The predictability of this 80-minute monologue is just one of its groan-inducing qualities. We meet a sassy gay 70-year-old Southerner, Beauford, who acts as a chirpy source of information for Sandra as she combs the beaches of PV looking for clues. Then a chance encounter with some customers from her café (what are the odds?) puts her in the sights of a devastatingly handsome Italian drifter named Luca. One night with this hunk and she knows her marriage of 13 years is finito.

Marjan Neshat in David Cale's Sandra at the Vineyard Theatre.
Marjan Neshat in David Cale's Sandra at the Vineyard Theatre.
(© Carol Rosegg)

Of course, the handsome man who tells her all too quickly that he loves her must have some secret, and he does. Neshat tries to keep us rooting for her character with a heartfelt performance as Sandra slowly dredges up the truth about Luca (and in the process learns valuable life lessons about herself) before hurrying us with lightning speed through what happens to her as a result of her discoveries (no spoilers here). In any case, the play has long since stopped being about Ethan's fate in any real sense, so whether he is alive or not seems almost beside the point.

To her credit, Neshat embodies the play's many characters with aplomb, switching easily from Southern accent to Italian, and pronouncing Spanish words like a native speaker one minute and like a foreigner the next. But Silverman has not incorporated much physical action into the scenes. Part of this is due to the confining set (designed by Rachel Hauck), a small, raised platform with a single chair that suggests the lonely circumstances of Sandra's current home.

This puts the onus on Neshat's delivery to keep us attentive. Given the implausibility of the story and the distracting, unanswered questions that crop up throughout (How did Ethan and Luca meet? What's with the hokey messages in bottles?), that proves to be a big ask.

By the end, it's not just Ethan we've stopped caring about. Unlike Harry Clarke, Sandra is an altogether reliable narrator whose words we can take at face value. Without some interesting character flaw for her to wrestle with, her nonstop recitation of facts and events often makes her story read like a newspaper article.

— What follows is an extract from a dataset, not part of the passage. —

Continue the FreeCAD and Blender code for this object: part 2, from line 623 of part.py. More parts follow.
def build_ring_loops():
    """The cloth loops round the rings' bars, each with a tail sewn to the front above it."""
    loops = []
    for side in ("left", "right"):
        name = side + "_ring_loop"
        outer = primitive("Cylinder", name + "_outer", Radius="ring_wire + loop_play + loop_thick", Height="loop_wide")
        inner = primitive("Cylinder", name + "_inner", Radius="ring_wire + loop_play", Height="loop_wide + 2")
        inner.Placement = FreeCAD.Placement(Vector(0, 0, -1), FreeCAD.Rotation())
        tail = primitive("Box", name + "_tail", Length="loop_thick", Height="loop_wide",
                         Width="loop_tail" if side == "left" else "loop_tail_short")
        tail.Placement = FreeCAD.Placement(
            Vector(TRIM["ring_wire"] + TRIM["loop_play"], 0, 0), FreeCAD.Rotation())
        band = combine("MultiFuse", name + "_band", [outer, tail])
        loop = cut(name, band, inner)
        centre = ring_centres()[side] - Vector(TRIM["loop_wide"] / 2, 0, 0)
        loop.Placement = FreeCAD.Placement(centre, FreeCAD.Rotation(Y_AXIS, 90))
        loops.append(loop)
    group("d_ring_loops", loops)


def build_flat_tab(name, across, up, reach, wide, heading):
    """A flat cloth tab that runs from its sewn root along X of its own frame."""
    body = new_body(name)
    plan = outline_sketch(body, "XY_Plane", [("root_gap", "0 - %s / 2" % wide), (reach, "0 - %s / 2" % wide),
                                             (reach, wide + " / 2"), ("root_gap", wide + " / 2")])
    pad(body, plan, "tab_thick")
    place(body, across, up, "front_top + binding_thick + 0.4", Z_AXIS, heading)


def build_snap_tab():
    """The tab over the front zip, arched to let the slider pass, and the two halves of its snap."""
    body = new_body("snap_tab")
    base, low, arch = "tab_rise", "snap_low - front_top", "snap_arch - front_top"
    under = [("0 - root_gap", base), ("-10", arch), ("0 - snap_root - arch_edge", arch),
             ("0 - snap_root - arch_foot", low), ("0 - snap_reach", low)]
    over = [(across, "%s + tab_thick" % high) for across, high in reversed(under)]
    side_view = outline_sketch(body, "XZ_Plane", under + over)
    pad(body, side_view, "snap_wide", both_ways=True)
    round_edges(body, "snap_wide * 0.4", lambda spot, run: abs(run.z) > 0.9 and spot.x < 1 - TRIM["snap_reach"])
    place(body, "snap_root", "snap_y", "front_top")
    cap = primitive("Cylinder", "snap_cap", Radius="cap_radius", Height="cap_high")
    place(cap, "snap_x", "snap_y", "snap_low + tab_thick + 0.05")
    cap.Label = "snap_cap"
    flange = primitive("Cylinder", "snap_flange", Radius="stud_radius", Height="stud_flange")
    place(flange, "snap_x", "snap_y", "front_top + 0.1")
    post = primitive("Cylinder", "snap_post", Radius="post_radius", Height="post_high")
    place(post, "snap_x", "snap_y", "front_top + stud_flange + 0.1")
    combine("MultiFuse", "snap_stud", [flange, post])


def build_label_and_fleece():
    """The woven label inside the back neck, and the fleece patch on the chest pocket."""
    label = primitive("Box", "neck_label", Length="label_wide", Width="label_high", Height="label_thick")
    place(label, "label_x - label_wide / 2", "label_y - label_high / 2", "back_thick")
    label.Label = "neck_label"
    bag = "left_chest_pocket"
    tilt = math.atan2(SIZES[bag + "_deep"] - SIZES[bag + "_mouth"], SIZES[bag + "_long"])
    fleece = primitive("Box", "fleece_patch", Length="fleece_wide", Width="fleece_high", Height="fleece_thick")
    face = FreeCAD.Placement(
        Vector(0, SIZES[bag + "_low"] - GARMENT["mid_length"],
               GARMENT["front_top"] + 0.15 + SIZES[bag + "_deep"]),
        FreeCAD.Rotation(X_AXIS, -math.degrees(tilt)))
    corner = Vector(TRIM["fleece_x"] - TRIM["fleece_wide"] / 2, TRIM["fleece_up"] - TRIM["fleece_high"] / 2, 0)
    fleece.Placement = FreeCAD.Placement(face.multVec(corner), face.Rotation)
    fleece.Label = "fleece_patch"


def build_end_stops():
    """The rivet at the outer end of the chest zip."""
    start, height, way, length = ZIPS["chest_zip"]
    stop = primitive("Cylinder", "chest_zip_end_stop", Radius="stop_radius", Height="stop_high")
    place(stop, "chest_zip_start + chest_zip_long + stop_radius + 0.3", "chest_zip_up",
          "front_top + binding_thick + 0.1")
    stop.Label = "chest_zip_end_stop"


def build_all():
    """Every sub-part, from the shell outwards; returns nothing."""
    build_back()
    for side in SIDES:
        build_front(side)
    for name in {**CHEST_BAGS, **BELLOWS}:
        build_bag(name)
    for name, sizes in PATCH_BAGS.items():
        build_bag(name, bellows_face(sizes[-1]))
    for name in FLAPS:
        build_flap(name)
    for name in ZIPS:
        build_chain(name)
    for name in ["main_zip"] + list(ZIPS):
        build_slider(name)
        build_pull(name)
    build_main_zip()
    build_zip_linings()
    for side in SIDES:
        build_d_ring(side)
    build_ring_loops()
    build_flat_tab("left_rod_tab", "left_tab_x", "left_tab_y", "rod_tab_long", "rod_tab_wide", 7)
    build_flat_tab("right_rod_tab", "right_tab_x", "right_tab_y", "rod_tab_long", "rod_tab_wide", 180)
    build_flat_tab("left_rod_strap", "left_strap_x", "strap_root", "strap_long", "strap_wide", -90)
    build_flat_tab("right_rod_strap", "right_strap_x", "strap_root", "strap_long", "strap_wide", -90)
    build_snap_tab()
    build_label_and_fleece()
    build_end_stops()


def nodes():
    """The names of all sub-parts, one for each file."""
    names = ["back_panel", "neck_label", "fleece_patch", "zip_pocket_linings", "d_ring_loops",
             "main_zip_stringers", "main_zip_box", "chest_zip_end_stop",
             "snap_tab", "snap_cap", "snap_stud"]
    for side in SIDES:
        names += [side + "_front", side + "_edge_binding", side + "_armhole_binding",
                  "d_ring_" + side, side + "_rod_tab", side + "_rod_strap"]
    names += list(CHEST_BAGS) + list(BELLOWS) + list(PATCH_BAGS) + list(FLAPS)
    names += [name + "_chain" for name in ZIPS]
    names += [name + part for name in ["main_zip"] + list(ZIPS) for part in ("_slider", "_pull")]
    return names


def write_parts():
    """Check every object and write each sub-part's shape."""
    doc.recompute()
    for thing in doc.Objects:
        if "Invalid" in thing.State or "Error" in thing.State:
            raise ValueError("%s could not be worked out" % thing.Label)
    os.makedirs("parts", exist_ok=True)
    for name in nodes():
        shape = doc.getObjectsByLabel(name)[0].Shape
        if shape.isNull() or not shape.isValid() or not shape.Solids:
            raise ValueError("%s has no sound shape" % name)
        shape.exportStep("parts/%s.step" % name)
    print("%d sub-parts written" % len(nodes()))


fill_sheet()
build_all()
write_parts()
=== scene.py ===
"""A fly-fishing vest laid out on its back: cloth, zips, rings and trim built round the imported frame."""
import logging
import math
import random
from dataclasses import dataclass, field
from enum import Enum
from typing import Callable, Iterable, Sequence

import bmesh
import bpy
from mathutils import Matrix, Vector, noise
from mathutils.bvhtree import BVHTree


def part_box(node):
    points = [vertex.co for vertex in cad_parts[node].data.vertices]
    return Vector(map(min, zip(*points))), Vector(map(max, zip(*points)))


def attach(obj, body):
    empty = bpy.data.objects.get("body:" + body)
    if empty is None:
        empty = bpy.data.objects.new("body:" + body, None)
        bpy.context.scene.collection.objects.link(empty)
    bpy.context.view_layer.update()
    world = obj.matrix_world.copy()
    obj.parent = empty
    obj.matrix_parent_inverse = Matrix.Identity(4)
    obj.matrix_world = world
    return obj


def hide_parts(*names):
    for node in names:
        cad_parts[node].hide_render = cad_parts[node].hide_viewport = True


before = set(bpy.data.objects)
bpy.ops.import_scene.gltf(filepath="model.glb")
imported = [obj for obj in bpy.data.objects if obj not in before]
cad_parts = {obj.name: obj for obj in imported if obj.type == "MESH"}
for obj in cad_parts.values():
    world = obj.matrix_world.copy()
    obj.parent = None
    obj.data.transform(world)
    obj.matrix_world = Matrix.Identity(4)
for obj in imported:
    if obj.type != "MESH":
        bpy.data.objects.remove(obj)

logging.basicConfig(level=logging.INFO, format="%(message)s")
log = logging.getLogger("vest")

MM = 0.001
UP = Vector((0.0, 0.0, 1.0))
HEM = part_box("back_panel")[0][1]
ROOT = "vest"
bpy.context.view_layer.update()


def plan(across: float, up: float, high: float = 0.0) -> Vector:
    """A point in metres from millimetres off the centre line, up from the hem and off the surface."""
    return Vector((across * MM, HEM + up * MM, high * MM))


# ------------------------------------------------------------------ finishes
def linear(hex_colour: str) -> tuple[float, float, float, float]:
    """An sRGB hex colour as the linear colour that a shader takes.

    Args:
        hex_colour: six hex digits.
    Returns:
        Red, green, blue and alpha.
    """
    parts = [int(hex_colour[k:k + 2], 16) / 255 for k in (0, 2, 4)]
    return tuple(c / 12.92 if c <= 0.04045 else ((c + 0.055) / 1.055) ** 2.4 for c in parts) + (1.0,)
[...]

Thank goodness for some creative elements that break up the monologue, such as Thom Weaver's colorful lighting between scenes and Matthew Dean Marsh's lovely piano music (Ethan's compositions), which helps remove the glaze from our eyes. The real standout, however, is Kathy Ruvuna's sound design, which includes a subtle rumbling of the ocean in the background. More often than not it makes us wish we were at the beach instead.